*** Supplied material
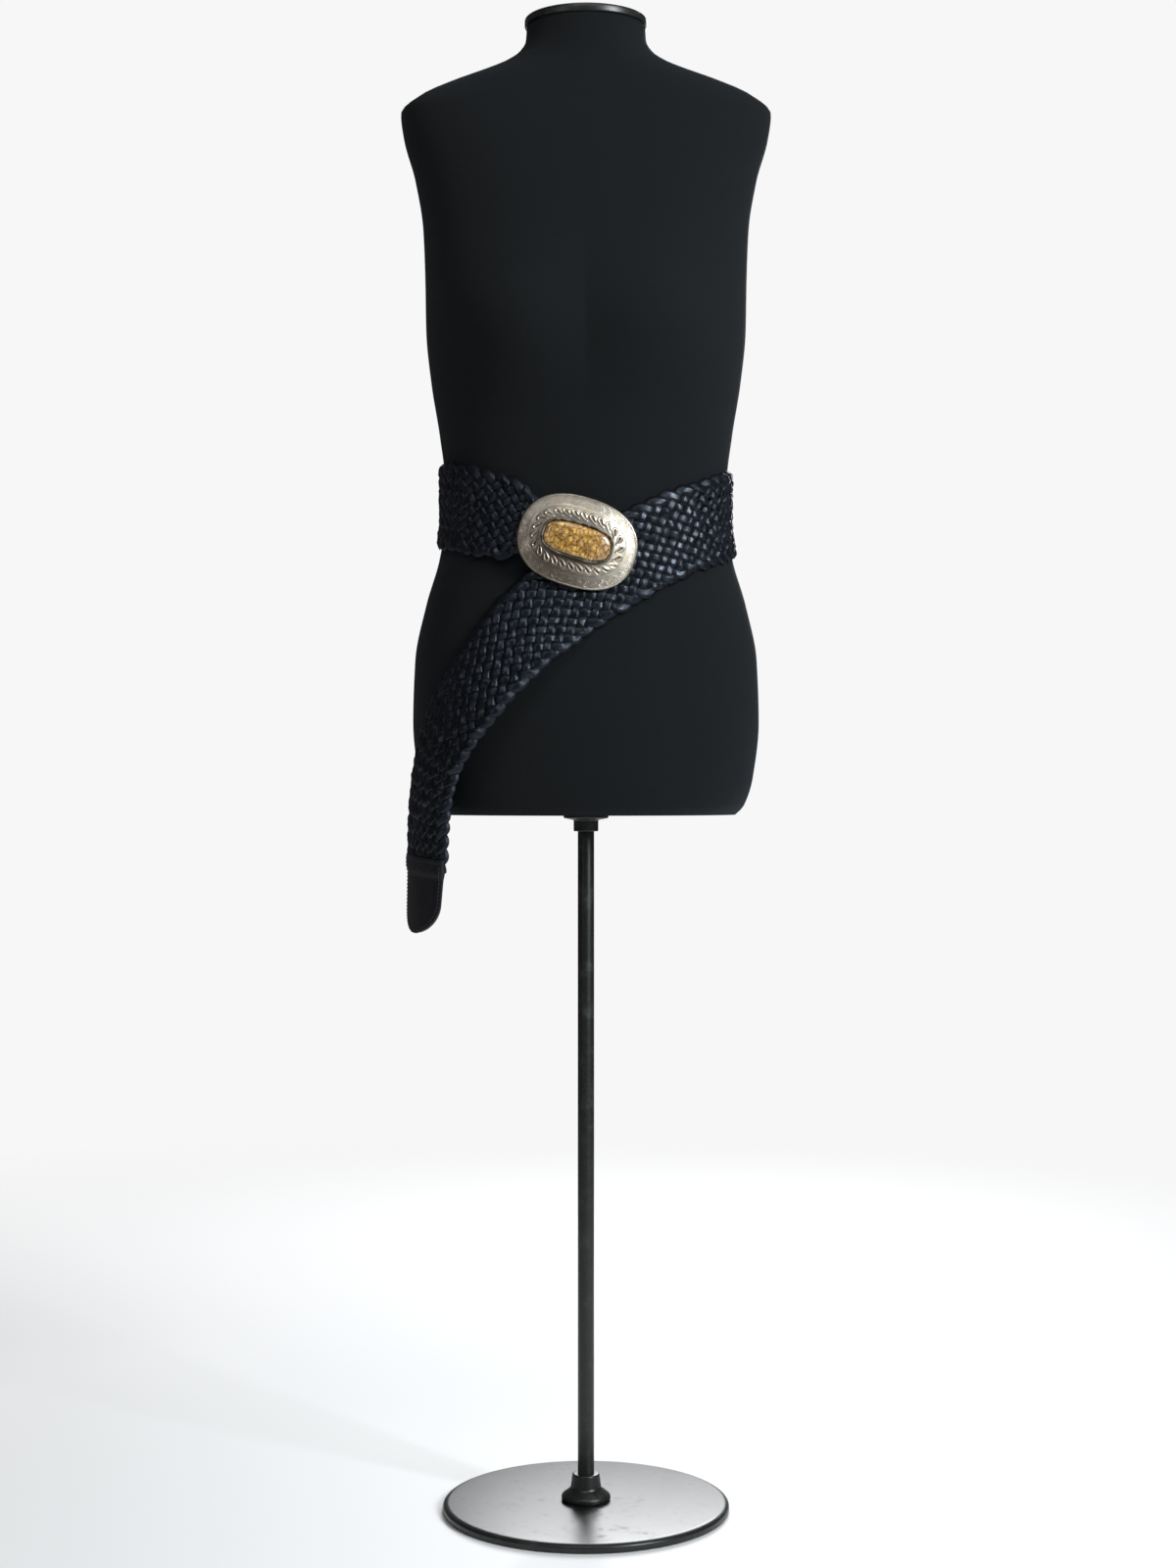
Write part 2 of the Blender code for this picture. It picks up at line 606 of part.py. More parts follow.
def build_plate(frame):
    """The oval plate, with its ring of stamped leaves raised round the stone."""
    unit_x, unit_y = oval(PLATE_HALF_LENGTH, PLATE_HALF_HEIGHT, PLATE_SQUARENESS, PLATE_SIDES)
    stamp = np.where(np.arange(PLATE_SIDES) % 2 == 0, STAMP_RISE, -STAMP_RISE / 2)
    rows = []
    for share in PLATE_FRONT_SHARES:
        rise = float(plate_rise(share)) + (stamp if share in STAMP_BAND else 0.0)
        rows.append(bent(frame, unit_x * share, unit_y * share, rise))
    for share in reversed(PLATE_BACK_SHARES):
        rows.append(bent(frame, unit_x * share, unit_y * share, float(back_rise(share))))
    return loft("buckle_plate", rows, silver(), sharp_angle=50)


def stone_outline(share, outset=0.0, sides=48):
    """The stone's outline, shrunk to a share of itself or set outwards, in the buckle's x and y."""
    half_length = STONE_HALF_LENGTH * share + outset
    half_height = STONE_HALF_HEIGHT * share + outset
    return oval(half_length, half_height, STONE_SQUARENESS, sides)


def build_stone(frame):
    """The polished cabochon, domed over a short upright wall."""
    seat = plate_rise(0.0) + STONE_SEAT_GAP
    rows = []
    for share, part in STONE_PROFILE:
        x, y = stone_outline(share)
        rows.append(bent(frame, x, y, seat + part * STONE_RISE))
    return loft("buckle_stone", rows, amber_stone(), sharp_angle=60)


def build_bezel(frame):
    """The rope edge that holds the stone: a round ring on the plate's raised middle."""
    rows = []
    for step in range(BEZEL_SECTION_POINTS):
        turn = 2 * math.pi * step / BEZEL_SECTION_POINTS
        outset = GAP + BEZEL_WIDTH / 2 * (1 - math.cos(turn))
        x, y = stone_outline(1.0, outset)
        lowest = plate_rise(0.5) - BEZEL_SINK
        floor = np.maximum(plate_rise(plate_share(x, y)) + GAP, lowest)
        rows.append(bent(frame, x, y, floor + BEZEL_RISE / 2 * (1 + math.sin(turn))))
    return loft("buckle_bezel", rows, silver(), closed=True, sharp_angle=80)


def build_form_body():
    """The torso, closed at its underside and at the top of the neck."""
    heights = column(FORM, FORM_COLUMNS, "height")
    between = (heights[:-1] + heights[1:]) / 2
    rows = np.sort(np.concatenate([heights, between[np.diff(heights) > FORM_ROW_SPACING]]))
    turns = np.arange(FORM_SIDES) * 360 / FORM_SIDES
    sections = []
    for height in rows:
        radius = form_radius(turns, height)
        sideways, forwards = np.sin(np.radians(turns)), np.cos(np.radians(turns))
        level = np.full(FORM_SIDES, height)
        sections.append(np.stack([-radius * sideways, -radius * forwards, level], axis=-1))
    return loft("form_body", sections, jersey(), sharp_angle=60)


def build_form_cap():
    """The plain plate that closes the neck."""
    turns = np.arange(FORM_SIDES) * 360 / FORM_SIDES
    neck_top = FORM[-1][0]
    radius = form_radius(turns, neck_top)
    sideways, forwards = np.sin(np.radians(turns)), np.cos(np.radians(turns))
    rows = []
    for inset, rise in CAP_PROFILE:
        reach = radius + CAP_OVERHANG - inset
        level = np.full(FORM_SIDES, neck_top + GAP + rise)
        rows.append(np.stack([-reach * sideways, -reach * forwards, level], axis=-1))
    return loft("form_cap", rows, black_steel(), sharp_angle=50)


def ring_profile(table, radius, foot, height):
    """A ring's section round the pole: its bore, and its outside from a table of shares."""
    bore = POLE_RADIUS + GAP
    outside = [(radius * out, foot + height * up) for out, up in table]
    return [(bore, foot)] + outside + [(bore, foot + height)]


def build_stand():
    """The pole, the collar that holds the form on it, and the round base with its hub."""
    underside = FORM[0][0] - GAP
    foot = BASE_THICKNESS + GAP
    turned("form_pole", ((POLE_RADIUS, foot), (POLE_RADIUS, underside)), 24, black_steel())
    collar = ring_profile(COLLAR_PROFILE, COLLAR_RADIUS, underside - COLLAR_HEIGHT, COLLAR_HEIGHT)
    turned("form_collar", collar, 24, black_steel(), closed=True)
    hub = ring_profile(HUB_PROFILE, HUB_RADIUS, foot, HUB_HEIGHT)
    turned("form_hub", hub, 24, black_steel(), closed=True)
    base = [(BASE_RADIUS - inset, BASE_THICKNESS * up) for inset, up in BASE_PROFILE]
    turned("form_base", base, 56, black_steel(), sharp_angle=50)


def main():
    for old in list(bpy.data.objects):
        bpy.data.objects.remove(old)
    strap = Strap()
    frame = buckle_frame()
    plait = build_strap(strap)
    build_end_tab(strap)
    build_buckle_tab(strap)
    build_bale(strap, frame)
    place, length = build_hook(frame)
    cut_hook_hole(plait, place, length)
    build_plate(frame)
    build_bezel(frame)
    build_stone(frame)
    build_form_body()
    build_form_cap()
    build_stand()


main()
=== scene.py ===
"""The looks of a wide braided leather waist belt with an oval plate buckle, worn on a limbless dress form.

Metres, +Z up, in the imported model's own frame: the form faces -Y and stands on the floor at the origin.
The plait is 14 separate leather strands, each woven over one and under the next along the strap's route.
"""
import math

import bmesh
import bpy
import numpy as np
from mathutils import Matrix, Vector


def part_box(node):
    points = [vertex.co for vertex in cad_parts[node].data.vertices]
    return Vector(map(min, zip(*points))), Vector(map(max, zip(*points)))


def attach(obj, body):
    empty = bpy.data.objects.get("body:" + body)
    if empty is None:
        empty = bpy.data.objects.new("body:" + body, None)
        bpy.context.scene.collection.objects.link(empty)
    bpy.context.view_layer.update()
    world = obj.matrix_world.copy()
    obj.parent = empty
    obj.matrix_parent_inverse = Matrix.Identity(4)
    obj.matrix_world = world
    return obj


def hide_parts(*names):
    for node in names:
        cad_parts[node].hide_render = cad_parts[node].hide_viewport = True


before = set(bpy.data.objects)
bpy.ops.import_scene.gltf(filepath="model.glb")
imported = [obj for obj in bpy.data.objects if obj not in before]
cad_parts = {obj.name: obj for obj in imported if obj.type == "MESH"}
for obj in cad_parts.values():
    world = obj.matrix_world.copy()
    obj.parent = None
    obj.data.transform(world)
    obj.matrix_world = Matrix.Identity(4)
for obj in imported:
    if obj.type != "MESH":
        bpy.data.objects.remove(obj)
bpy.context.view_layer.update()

MM = 0.001
SEED = 11
IMAGE_HEIGHT = 1600  # of the photograph, in pixels

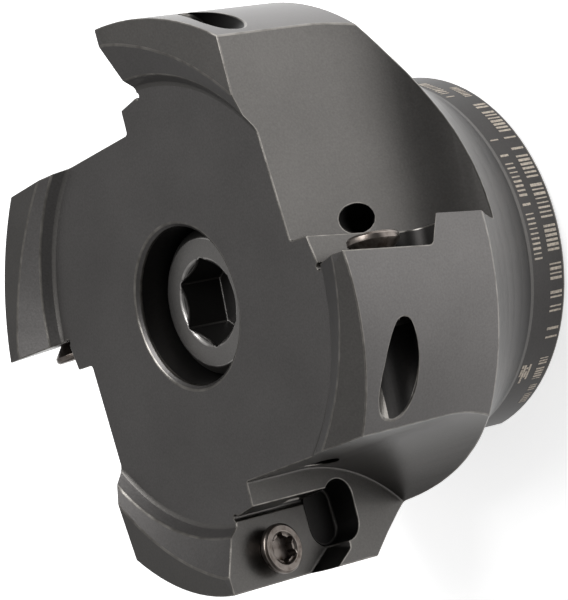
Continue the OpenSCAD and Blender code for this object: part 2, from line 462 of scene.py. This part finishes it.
def inside_hole(corners, normal, point, axis, reach, ahead):
    """Whether a face with these corners is part of the wall of a hole along axis: no corner is
    further than reach from the axis, or further along it than ahead past point."""
    if abs(normal.dot(axis)) > 0.2:
        return False
    for corner in corners:
        away = corner - point
        if away.cross(axis).length > reach or away.dot(axis) > ahead:
            return False
    return True


def finished(obj, body, node=None):
    """Rides obj on a body, in place of a CAD node."""
    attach(obj, body)
    if node:
        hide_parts(node)
    return obj


def axis_frame(point, direction):
    """A matrix that carries the origin to point and +Z along direction."""
    return Matrix.Translation(point) @ direction.to_track_quat("Z", "Y").to_matrix().to_4x4()


def tooth_turn(number):
    """The turn that carries the first tooth, number 0, to another."""
    return Matrix.Rotation(math.radians(360 / TEETH * number), 4, "Z")


def seat_frame(number, corner, axial, radial):
    """The matrix of an insert seat: X outwards, Y rearwards, Z off its floor, from its outer corner."""
    return (
        tooth_turn(number)
        @ Matrix.Translation(corner)
        @ Matrix.Rotation(math.radians(-90) - axial, 4, "X")
        @ Matrix.Rotation(-radial, 4, "Y")
    )


def seat_axis(number):
    """(point on the seat's floor, direction off it) of an insert screw, from the record's mount."""
    for mount in frame["record"]["mounts"]:
        if mount["name"] == f"insert_seat_{number + 1}":
            return Vector(mount["pos_m"]), Vector(mount["axis"]).normalized()
    raise RuntimeError(f"the record has no mount insert_seat_{number + 1}")


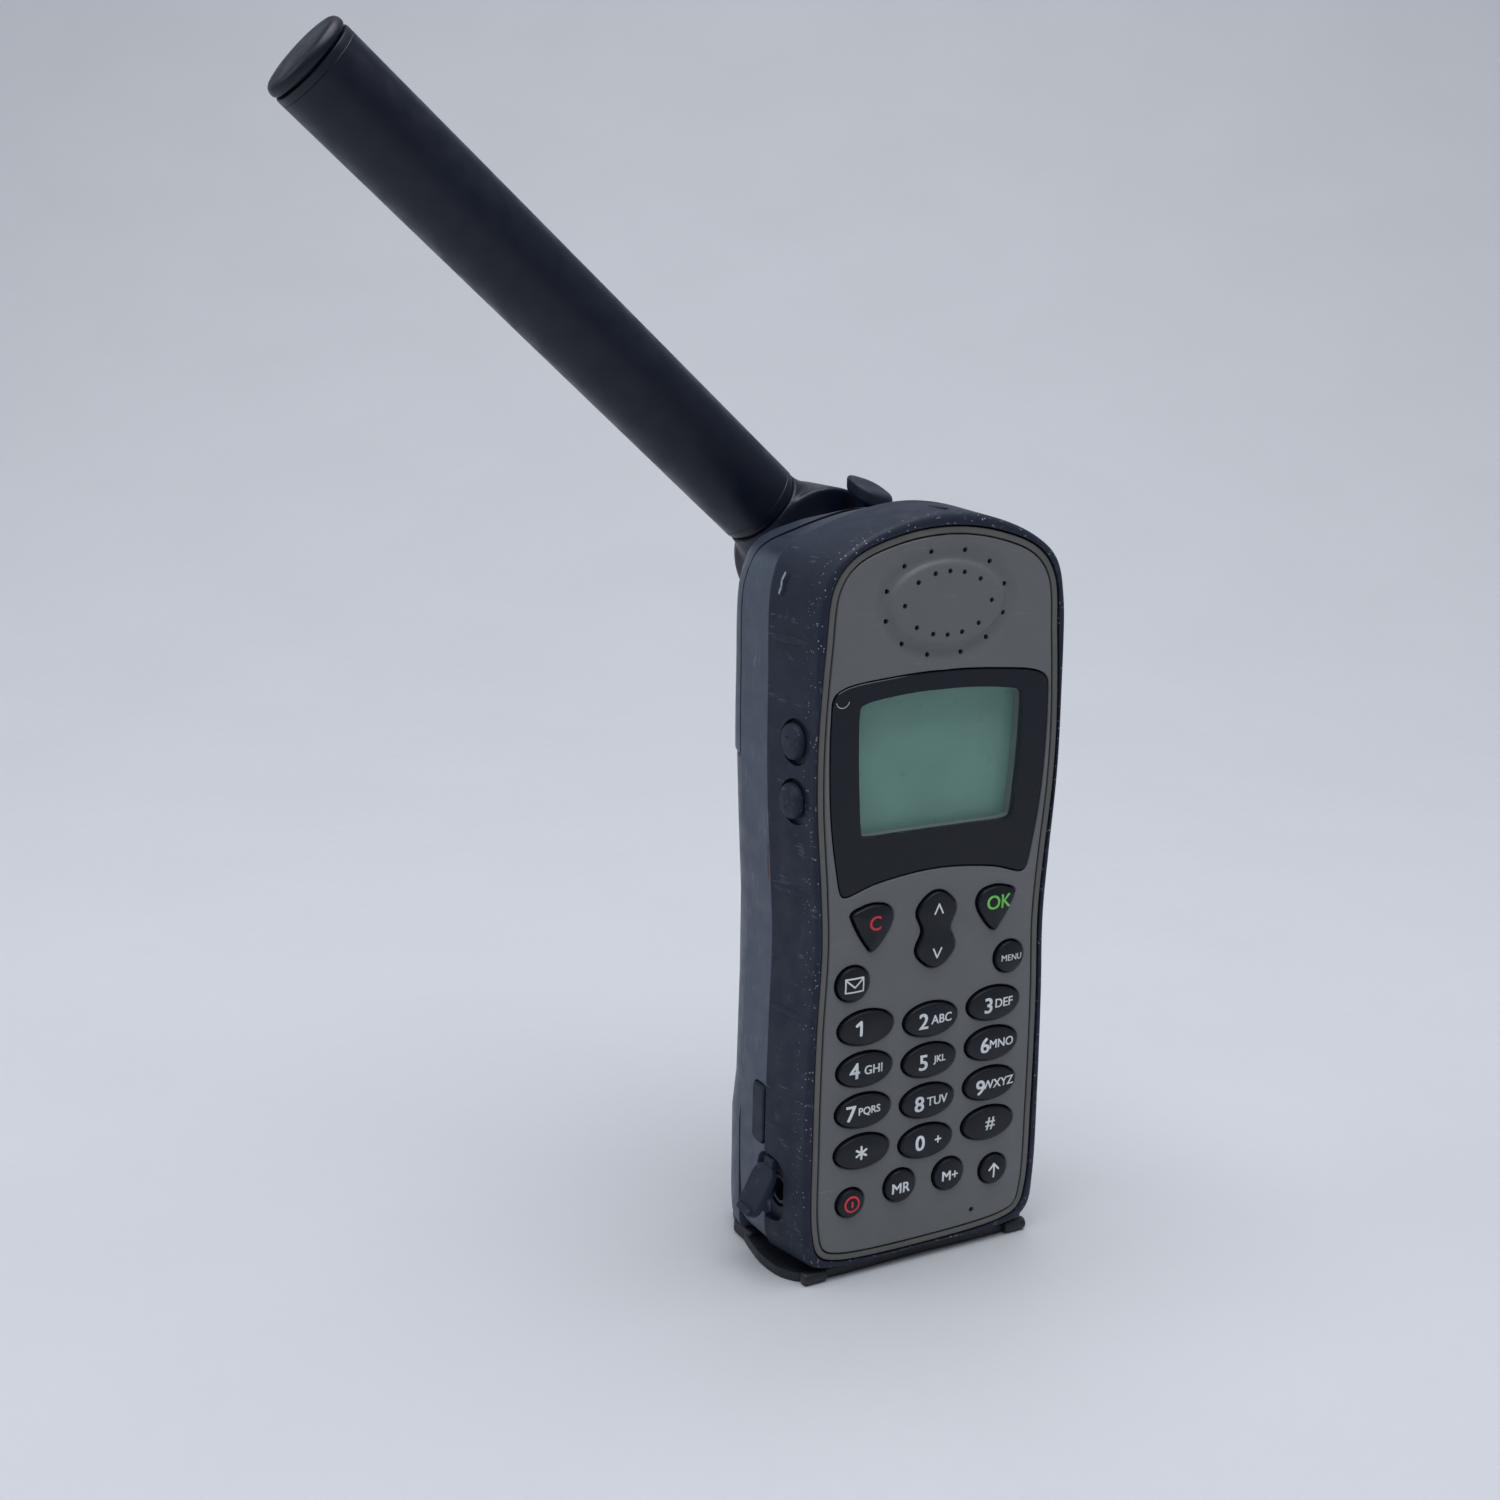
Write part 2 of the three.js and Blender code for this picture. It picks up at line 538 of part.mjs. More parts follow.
addPiece('face_plate', facePlate(), 'plate_grey');
addPiece('front_frame', frontFrame(), 'plate_grey');
addPiece('bezel_overmould', bezel(), 'rubber');
addPiece('rear_housing', rearHousing(), 'housing');
addPiece('upper_back', upperBack(), 'housing');
addPiece('battery_pack', batteryPack(), 'housing');
addPiece('base_shoe', baseShoe(), 'black_plastic');
addPiece('base_door', block([-DOOR.half, DOOR.half], DOOR.y, DOOR.z), 'rubber');
addPiece('display_window', prism(outline(LENS_HALF), 'front', 0, 1.4), 'lens');
addPiece('top_release_tab', releaseTab(), 'rubber');
addPiece('slot_plug', slotPlug(), 'rubber');
buildKeys();
buildJack();
buildAntenna();
buildInside();

export default phone;
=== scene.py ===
import json
import math

import bmesh
import bpy
import numpy as np
from mathutils import Matrix, Vector


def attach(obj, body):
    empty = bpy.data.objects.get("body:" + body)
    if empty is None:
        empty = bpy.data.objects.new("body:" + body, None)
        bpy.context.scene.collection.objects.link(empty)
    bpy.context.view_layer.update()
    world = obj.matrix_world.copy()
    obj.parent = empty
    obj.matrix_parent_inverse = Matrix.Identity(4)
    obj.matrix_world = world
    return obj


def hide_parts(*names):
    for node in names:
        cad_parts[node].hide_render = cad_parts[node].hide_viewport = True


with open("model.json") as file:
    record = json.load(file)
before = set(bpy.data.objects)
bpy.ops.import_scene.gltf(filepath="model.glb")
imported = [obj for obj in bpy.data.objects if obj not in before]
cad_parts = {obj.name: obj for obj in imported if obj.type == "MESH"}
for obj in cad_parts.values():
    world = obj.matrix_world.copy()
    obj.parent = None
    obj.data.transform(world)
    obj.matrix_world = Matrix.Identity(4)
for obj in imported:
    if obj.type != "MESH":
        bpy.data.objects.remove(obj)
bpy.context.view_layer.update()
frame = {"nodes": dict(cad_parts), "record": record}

# Shapes are drawn in millimetres in the design frame: x right, y the depth behind the face
# plate's front, z up. place() turns them into the row frame, in metres.
MM = 0.001
FOOT_CENTRE_Y = 20

PLATE_THICK = 1.5
RING_WIDTH = 1.6
GAP = 0.3
BEZEL_FRONT = -0.2
REAR_FLOOR = 22.8
BACK = (23.2, 39.0)
BACK_DEEP = 15.8
BACK_HALF_WIDTH = 31
RUBBER_EDGE = ((20, 12.7), (145, 15.8))
REAR_EDGE = ((10, 23.4), (140, 27.3), (150, 26.4), (157, 23.8))
BACK_SPLIT_Z = 105.8
SHELL_BACK = 12.7
LCD_DEPTH = 3.4

EAR_Z = 139
EAR_DISH = (16.6, 12.6)
EAR_LIP = (13.7, 8.4)
EAR_LIP_SHARE = 0.76
EAR_RIM = 1.03
EAR_HOLES = ((14.2, 10.4, (16, 46, 74)), (10.1, 6.2, (0, 44.5, 70.5, 90)))
MICROPHONE = (12.6, 8.4)
JACK = (10.2, 17.8)
JACK_HOLE_R = 3.6
JACK_POCKET = (6.3, 15.9, 11.4, 25.4)
SLOT = (15.8, 33, 4.6, 12.4)
SCREWS = ((-24.2, 30), (24.2, 30), (-24.2, 128), (24.2, 128))
VOLUME_Y = 6.8
VOLUME_R = 3.6
POCKET_Y = 5.9
POCKET_R = 4.6
POCKET_FLOOR = -28.9
VOLUME_Z = {"volume_up": 113, "volume_down": 101.2}
RIB_Z = (132.4, 82.7, 57.4, 32.2)
RIB_SIZE = (5.8, 0.8, 0.42)
TOP_RIB_SIZE = (3.2, 1.3, 0.25)
BATTERY_FOOT = 2.7
GROOVE_Z = (86, 100)
GROOVE_WIDTH = 2
GROOVE_DEPTH = 0.45
TAB = (2.9, 34)
TAB_Z = (154.9, 158.2)
TAB_RISE = 0.32
TAB_LEAN = 0.28

HINGE = (-2.7, 142.7)
HINGE_HOLE_R = 4
ANTENNA_Y = 49.2
ANTENNA_TILT = math.radians(-48.6)
TUBE_R = 9.1
TUBE_END = 141.8
SEAM = 15

BODY_HALF = (
    (0, 157.1), (9, 156.1), (20.6, 152.5), (27.6, 149.0), (30.4, 142.5), (31, 122), (31, 104),
    (30.2, 86), (29.6, 72), (30.2, 54), (30.8, 34), (30.8, 14), (29.8, 5.8), (26.5, 3.1), (0, 2.6),
)
REAR_HALF = (
    (0, 155.4), (9, 154.5), (20.3, 151.0), (27.3, 147.7), (30.2, 141.5), (31, 122), (31, 104),
    (30.2, 86), (29.6, 72), (30.2, 54), (30.8, 34), (30.8, 14), (29.8, 5.8), (26.5, 3.1), (0, 2.6),
)
FRONT_HALF = (
    (0, 156.4), (9, 155.4), (20, 151.4), (26, 146.6), (28.3, 139.5), (28.9, 122), (29.1, 104),
    (28.2, 86), (27.6, 72), (28.3, 54), (28.8, 34), (28.8, 14), (27.8, 6.2), (25, 3.6), (0, 2.9),
)
PLATE_HALF = (
    (0, 152.1), (11, 150.8), (20.4, 147.2), (24, 142.6), (25.4, 131), (26.5, 113), (26.3, 100),
    (25, 84), (24.4, 72), (25.1, 54), (25.3, 30), (24.9, 12), (23.6, 7.6), (20.5, 6.2), (0, 5.2),
)
LENS_HALF = (
    (0, 125.6), (12, 125.1), (22.6, 123.7), (24.8, 122.2), (25.3, 118), (25.3, 108), (24.7, 98),
    (23.3, 88.5), (21.9, 82.8), (21.0, 82.4), (14, 84.3), (0, 85.7),
)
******
**Task brief**
Return the material line for line, from its beginning to the line that contains "silver(), closed=True, sharp_angle=80)", with the pictures left out.

**Answer to this problem**
Write part 2 of the Blender code for this picture. It picks up at line 606 of part.py. More parts follow.
def build_plate(frame):
    """The oval plate, with its ring of stamped leaves raised round the stone."""
    unit_x, unit_y = oval(PLATE_HALF_LENGTH, PLATE_HALF_HEIGHT, PLATE_SQUARENESS, PLATE_SIDES)
    stamp = np.where(np.arange(PLATE_SIDES) % 2 == 0, STAMP_RISE, -STAMP_RISE / 2)
    rows = []
    for share in PLATE_FRONT_SHARES:
        rise = float(plate_rise(share)) + (stamp if share in STAMP_BAND else 0.0)
        rows.append(bent(frame, unit_x * share, unit_y * share, rise))
    for share in reversed(PLATE_BACK_SHARES):
        rows.append(bent(frame, unit_x * share, unit_y * share, float(back_rise(share))))
    return loft("buckle_plate", rows, silver(), sharp_angle=50)


def stone_outline(share, outset=0.0, sides=48):
    """The stone's outline, shrunk to a share of itself or set outwards, in the buckle's x and y."""
    half_length = STONE_HALF_LENGTH * share + outset
    half_height = STONE_HALF_HEIGHT * share + outset
    return oval(half_length, half_height, STONE_SQUARENESS, sides)


def build_stone(frame):
    """The polished cabochon, domed over a short upright wall."""
    seat = plate_rise(0.0) + STONE_SEAT_GAP
    rows = []
    for share, part in STONE_PROFILE:
        x, y = stone_outline(share)
        rows.append(bent(frame, x, y, seat + part * STONE_RISE))
    return loft("buckle_stone", rows, amber_stone(), sharp_angle=60)


def build_bezel(frame):
    """The rope edge that holds the stone: a round ring on the plate's raised middle."""
    rows = []
    for step in range(BEZEL_SECTION_POINTS):
        turn = 2 * math.pi * step / BEZEL_SECTION_POINTS
        outset = GAP + BEZEL_WIDTH / 2 * (1 - math.cos(turn))
        x, y = stone_outline(1.0, outset)
        lowest = plate_rise(0.5) - BEZEL_SINK
        floor = np.maximum(plate_rise(plate_share(x, y)) + GAP, lowest)
        rows.append(bent(frame, x, y, floor + BEZEL_RISE / 2 * (1 + math.sin(turn))))
    return loft("buckle_bezel", rows, silver(), closed=True, sharp_angle=80)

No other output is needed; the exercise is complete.